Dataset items
——
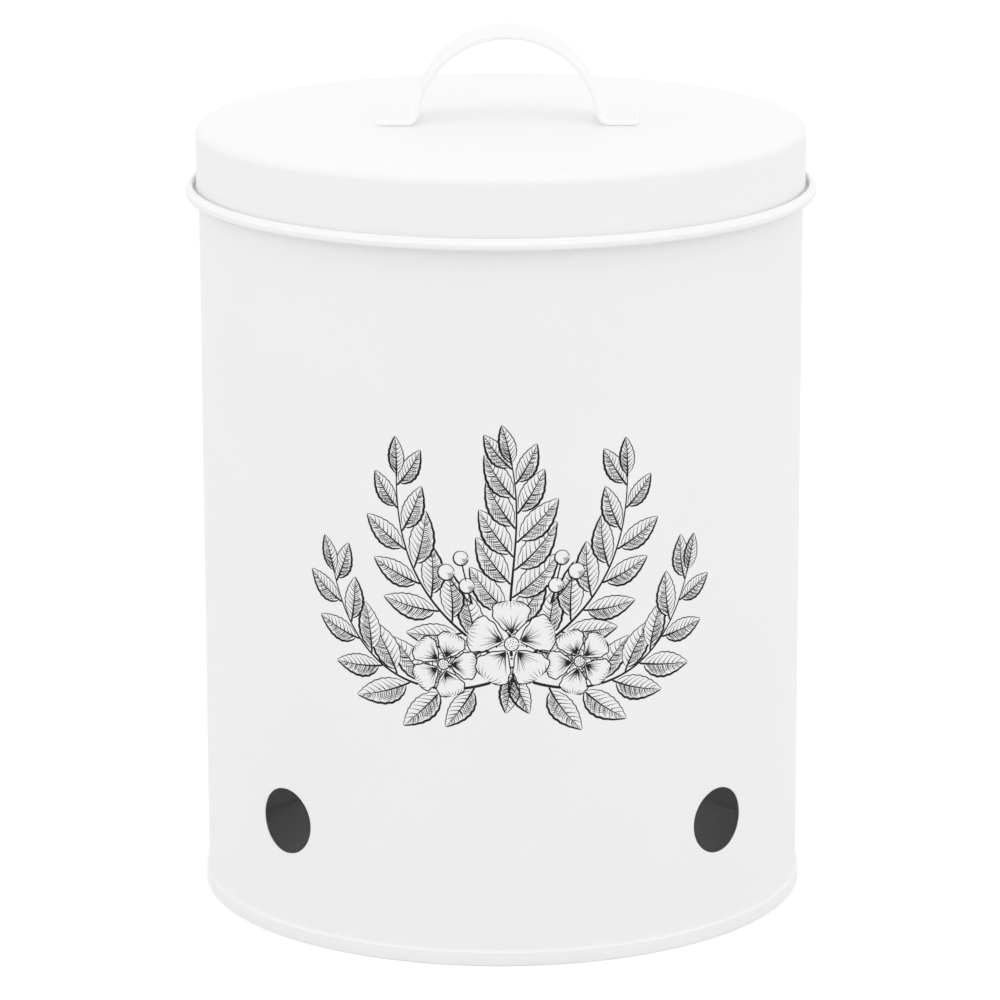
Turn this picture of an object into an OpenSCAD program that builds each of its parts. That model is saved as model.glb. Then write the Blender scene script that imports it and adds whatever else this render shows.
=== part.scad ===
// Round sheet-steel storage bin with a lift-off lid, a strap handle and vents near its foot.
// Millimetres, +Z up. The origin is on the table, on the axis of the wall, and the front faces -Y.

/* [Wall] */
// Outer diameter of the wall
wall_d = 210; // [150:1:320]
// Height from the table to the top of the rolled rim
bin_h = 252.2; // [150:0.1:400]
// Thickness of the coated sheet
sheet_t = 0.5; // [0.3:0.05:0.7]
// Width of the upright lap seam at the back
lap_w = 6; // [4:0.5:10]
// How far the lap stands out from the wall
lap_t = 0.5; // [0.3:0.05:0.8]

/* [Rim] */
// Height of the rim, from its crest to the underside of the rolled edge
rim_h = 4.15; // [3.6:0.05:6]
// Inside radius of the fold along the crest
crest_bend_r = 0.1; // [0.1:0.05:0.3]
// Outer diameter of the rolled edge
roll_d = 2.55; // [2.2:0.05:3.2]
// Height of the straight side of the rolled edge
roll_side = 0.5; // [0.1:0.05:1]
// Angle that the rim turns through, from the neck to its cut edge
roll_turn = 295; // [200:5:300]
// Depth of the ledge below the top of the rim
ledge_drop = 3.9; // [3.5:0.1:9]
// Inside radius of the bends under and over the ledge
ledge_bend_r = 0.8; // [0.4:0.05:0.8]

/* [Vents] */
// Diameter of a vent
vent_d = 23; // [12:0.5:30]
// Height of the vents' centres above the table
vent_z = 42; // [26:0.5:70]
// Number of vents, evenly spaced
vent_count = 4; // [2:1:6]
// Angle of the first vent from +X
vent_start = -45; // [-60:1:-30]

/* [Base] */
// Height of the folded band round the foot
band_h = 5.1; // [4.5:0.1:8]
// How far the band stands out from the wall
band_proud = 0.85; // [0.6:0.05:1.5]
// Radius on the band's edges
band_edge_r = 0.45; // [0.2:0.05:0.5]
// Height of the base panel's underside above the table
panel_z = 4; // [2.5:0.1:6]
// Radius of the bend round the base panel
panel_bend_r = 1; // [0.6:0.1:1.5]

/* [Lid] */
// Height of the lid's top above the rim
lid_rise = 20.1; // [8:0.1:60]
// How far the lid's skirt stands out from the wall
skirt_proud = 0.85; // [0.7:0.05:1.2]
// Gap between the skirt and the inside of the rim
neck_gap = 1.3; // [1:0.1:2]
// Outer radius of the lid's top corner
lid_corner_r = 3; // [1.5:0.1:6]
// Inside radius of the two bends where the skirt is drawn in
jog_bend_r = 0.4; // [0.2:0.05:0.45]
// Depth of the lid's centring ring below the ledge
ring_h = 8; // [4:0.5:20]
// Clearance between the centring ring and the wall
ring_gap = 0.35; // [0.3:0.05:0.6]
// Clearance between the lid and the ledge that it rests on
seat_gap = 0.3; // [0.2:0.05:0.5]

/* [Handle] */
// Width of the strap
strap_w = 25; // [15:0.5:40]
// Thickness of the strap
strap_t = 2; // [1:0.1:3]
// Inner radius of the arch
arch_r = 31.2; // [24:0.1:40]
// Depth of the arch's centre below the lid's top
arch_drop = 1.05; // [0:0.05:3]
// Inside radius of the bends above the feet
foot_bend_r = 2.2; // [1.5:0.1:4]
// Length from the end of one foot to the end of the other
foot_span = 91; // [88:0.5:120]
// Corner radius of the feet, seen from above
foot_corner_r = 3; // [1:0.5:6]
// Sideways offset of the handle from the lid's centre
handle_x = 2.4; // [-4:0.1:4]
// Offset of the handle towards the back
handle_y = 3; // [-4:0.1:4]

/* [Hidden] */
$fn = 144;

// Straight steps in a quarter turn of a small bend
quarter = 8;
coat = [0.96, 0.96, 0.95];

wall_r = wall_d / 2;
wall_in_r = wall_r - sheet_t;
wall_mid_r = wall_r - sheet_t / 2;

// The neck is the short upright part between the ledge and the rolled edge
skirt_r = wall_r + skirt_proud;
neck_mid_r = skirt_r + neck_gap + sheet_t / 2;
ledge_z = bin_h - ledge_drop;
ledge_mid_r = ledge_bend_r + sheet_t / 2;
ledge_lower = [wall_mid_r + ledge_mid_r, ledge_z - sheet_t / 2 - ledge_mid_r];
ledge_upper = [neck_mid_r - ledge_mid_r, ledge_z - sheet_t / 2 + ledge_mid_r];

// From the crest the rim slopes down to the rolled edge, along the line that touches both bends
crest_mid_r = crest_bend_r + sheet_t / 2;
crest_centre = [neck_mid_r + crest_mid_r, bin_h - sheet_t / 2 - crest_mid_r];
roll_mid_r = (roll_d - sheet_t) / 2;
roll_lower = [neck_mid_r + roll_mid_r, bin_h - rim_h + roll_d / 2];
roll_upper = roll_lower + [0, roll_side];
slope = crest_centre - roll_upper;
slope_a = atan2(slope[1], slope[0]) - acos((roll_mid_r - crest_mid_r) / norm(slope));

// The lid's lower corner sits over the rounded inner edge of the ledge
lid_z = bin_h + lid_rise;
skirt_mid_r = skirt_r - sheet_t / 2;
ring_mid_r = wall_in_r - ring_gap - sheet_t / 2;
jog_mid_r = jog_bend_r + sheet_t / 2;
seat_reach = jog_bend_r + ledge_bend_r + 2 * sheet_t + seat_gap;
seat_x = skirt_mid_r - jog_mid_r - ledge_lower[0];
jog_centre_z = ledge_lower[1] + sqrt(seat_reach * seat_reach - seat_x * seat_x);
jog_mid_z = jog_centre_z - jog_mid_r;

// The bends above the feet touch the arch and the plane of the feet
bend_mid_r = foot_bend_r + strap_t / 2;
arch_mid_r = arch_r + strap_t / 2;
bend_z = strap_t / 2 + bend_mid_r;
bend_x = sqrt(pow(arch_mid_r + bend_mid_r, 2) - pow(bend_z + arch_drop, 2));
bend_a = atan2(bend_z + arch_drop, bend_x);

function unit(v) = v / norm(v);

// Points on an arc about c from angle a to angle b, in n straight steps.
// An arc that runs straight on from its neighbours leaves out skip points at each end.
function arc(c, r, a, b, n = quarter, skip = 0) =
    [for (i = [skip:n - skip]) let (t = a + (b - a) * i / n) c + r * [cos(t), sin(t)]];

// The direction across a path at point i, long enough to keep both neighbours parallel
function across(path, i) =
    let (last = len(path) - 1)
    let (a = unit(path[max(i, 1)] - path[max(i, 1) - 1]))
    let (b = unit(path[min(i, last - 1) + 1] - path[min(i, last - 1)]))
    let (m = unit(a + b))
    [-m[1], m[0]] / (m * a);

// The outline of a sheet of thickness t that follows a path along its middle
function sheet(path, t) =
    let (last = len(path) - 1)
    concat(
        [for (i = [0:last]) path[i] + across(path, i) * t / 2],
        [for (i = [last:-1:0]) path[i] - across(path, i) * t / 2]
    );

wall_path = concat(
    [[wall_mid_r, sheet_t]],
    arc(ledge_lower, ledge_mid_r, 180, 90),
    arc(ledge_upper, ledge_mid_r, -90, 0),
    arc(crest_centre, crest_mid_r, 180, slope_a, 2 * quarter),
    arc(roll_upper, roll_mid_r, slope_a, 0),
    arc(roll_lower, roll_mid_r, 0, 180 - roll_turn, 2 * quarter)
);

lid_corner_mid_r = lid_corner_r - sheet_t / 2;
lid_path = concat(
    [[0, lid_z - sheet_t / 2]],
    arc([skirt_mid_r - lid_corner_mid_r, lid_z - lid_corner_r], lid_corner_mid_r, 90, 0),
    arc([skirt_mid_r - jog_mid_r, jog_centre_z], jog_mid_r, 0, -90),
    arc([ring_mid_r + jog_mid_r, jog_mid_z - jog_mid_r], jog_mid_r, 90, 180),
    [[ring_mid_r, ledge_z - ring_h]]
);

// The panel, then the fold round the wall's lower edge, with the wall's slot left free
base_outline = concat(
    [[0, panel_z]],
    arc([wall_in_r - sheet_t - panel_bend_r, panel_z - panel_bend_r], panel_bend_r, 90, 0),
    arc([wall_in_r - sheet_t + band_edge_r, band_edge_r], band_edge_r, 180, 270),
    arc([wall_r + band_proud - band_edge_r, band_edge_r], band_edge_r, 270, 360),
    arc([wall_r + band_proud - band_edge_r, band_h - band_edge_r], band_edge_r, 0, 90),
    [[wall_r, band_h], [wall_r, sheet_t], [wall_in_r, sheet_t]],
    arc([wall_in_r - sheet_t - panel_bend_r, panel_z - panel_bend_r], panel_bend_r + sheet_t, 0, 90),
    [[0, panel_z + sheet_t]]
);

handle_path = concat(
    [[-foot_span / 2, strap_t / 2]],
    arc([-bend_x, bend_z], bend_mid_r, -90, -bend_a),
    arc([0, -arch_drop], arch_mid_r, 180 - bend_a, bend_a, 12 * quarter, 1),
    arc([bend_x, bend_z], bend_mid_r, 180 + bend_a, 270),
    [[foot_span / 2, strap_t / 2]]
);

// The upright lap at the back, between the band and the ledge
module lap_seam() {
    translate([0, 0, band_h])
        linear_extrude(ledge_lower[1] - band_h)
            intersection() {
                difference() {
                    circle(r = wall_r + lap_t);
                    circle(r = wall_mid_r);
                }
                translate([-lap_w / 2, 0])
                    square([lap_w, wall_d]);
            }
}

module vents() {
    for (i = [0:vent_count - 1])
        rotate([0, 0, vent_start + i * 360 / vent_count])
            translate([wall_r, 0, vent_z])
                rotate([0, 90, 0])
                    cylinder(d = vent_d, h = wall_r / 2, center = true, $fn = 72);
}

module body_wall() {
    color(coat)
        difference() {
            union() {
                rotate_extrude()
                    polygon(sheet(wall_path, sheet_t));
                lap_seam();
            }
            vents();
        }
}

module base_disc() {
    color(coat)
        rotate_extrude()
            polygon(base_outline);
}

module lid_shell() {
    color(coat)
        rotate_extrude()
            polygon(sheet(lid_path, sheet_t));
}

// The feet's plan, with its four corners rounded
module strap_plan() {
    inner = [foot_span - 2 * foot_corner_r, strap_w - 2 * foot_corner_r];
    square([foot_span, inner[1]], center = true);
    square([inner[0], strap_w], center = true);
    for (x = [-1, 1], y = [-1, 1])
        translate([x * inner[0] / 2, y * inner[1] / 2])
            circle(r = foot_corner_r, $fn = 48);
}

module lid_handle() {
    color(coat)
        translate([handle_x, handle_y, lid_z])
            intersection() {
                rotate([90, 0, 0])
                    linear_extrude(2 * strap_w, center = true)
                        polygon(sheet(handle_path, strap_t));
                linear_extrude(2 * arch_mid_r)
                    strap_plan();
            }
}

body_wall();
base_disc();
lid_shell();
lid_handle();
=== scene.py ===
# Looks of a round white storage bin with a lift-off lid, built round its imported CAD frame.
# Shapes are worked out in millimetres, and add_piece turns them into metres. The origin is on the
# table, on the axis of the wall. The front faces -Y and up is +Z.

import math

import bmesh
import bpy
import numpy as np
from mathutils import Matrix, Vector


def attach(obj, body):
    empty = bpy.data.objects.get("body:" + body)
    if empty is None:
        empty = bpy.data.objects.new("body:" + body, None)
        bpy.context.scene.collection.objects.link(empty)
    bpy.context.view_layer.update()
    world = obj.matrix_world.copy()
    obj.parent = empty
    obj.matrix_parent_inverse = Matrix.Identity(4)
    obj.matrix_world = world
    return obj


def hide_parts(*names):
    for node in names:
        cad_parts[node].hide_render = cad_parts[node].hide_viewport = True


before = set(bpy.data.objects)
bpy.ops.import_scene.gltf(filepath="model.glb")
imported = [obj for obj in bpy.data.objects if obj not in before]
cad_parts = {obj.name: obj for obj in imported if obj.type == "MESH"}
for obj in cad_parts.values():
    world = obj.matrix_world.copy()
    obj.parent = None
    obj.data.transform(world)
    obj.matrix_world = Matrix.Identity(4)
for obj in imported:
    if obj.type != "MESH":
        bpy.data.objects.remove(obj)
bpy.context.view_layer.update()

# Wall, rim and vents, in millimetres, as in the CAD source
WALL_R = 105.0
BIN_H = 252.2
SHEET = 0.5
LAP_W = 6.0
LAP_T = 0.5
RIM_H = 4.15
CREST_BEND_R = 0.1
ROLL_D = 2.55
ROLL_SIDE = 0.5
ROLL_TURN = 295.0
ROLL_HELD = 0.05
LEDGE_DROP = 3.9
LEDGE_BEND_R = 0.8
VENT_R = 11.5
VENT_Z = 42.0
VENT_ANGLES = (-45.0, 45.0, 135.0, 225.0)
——
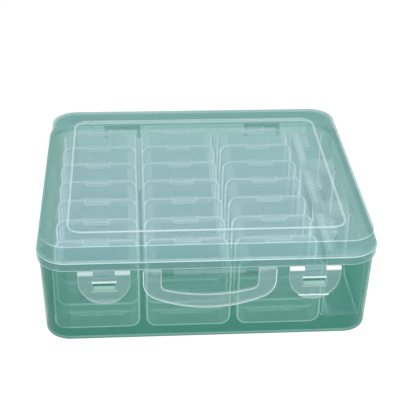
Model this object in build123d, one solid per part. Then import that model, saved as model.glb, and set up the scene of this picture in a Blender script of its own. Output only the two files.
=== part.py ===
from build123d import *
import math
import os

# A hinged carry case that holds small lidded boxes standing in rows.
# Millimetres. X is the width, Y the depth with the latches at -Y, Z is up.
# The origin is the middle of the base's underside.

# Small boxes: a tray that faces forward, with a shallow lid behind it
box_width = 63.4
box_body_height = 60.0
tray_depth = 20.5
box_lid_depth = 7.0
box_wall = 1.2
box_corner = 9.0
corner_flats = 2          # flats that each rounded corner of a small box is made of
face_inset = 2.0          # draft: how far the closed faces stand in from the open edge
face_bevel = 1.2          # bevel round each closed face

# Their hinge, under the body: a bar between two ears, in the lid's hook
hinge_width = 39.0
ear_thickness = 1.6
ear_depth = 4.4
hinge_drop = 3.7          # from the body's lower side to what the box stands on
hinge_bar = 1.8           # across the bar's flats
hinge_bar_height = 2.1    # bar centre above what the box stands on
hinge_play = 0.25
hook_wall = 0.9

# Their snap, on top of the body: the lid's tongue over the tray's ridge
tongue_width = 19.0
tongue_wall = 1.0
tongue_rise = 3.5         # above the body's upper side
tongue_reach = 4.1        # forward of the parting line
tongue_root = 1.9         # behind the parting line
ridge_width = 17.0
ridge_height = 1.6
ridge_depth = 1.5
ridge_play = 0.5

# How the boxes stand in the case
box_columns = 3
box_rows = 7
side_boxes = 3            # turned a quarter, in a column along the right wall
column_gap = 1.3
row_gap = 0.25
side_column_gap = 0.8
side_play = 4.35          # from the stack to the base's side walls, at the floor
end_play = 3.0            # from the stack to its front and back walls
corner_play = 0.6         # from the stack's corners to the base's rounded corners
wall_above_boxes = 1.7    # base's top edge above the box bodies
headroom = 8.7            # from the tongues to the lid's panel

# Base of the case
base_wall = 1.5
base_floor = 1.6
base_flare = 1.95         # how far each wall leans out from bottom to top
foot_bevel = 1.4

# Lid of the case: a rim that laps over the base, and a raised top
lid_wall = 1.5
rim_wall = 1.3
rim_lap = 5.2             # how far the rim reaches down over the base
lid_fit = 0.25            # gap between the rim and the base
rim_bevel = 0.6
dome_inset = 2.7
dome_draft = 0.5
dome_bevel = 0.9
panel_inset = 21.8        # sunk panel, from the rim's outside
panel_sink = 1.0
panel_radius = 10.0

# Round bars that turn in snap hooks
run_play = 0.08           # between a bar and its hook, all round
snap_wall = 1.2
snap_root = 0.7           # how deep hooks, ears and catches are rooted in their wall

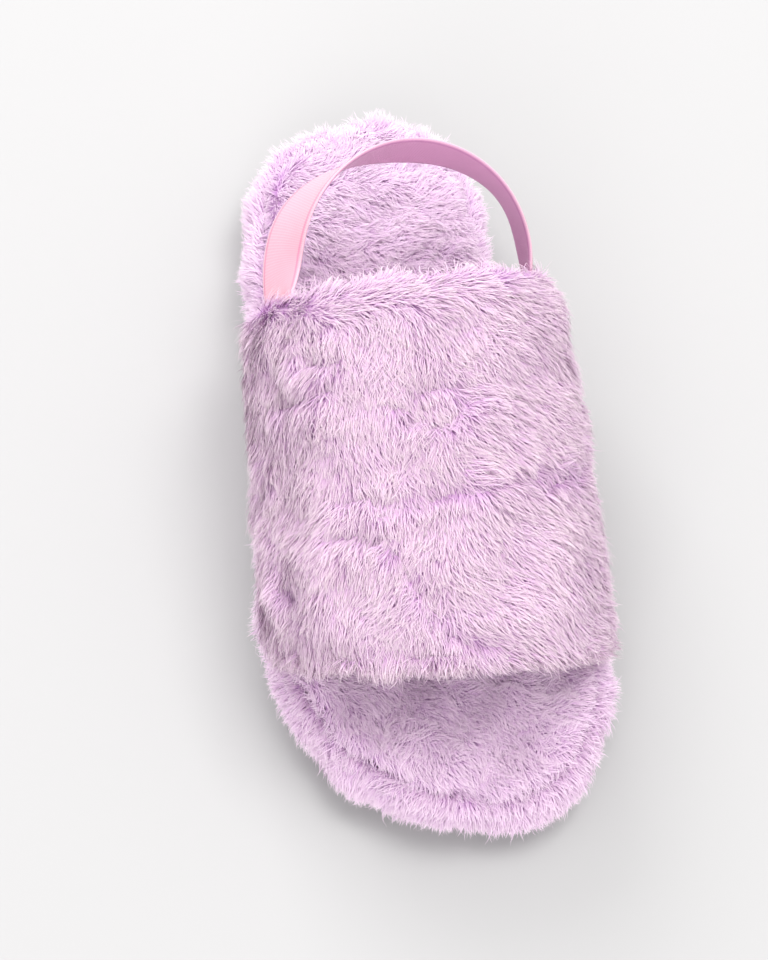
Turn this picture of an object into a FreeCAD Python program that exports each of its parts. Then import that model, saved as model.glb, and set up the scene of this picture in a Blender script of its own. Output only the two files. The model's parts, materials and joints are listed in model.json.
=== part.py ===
——
Exercise directions
Of the entries above, repeat exactly the lines from the line with "four corners rounded" through the line with "obj.matrix_world = world", both of them included.

The solution
// The feet's plan, with its four corners rounded
module strap_plan() {
    inner = [foot_span - 2 * foot_corner_r, strap_w - 2 * foot_corner_r];
    square([foot_span, inner[1]], center = true);
    square([inner[0], strap_w], center = true);
    for (x = [-1, 1], y = [-1, 1])
        translate([x * inner[0] / 2, y * inner[1] / 2])
            circle(r = foot_corner_r, $fn = 48);
}

module lid_handle() {
    color(coat)
        translate([handle_x, handle_y, lid_z])
            intersection() {
                rotate([90, 0, 0])
                    linear_extrude(2 * strap_w, center = true)
                        polygon(sheet(handle_path, strap_t));
                linear_extrude(2 * arch_mid_r)
                    strap_plan();
            }
}

body_wall();
base_disc();
lid_shell();
lid_handle();
=== scene.py ===
# Looks of a round white storage bin with a lift-off lid, built round its imported CAD frame.
# Shapes are worked out in millimetres, and add_piece turns them into metres. The origin is on the
# table, on the axis of the wall. The front faces -Y and up is +Z.

import math

import bmesh
import bpy
import numpy as np
from mathutils import Matrix, Vector


def attach(obj, body):
    empty = bpy.data.objects.get("body:" + body)
    if empty is None:
        empty = bpy.data.objects.new("body:" + body, None)
        bpy.context.scene.collection.objects.link(empty)
    bpy.context.view_layer.update()
    world = obj.matrix_world.copy()
    obj.parent = empty
    obj.matrix_parent_inverse = Matrix.Identity(4)
    obj.matrix_world = world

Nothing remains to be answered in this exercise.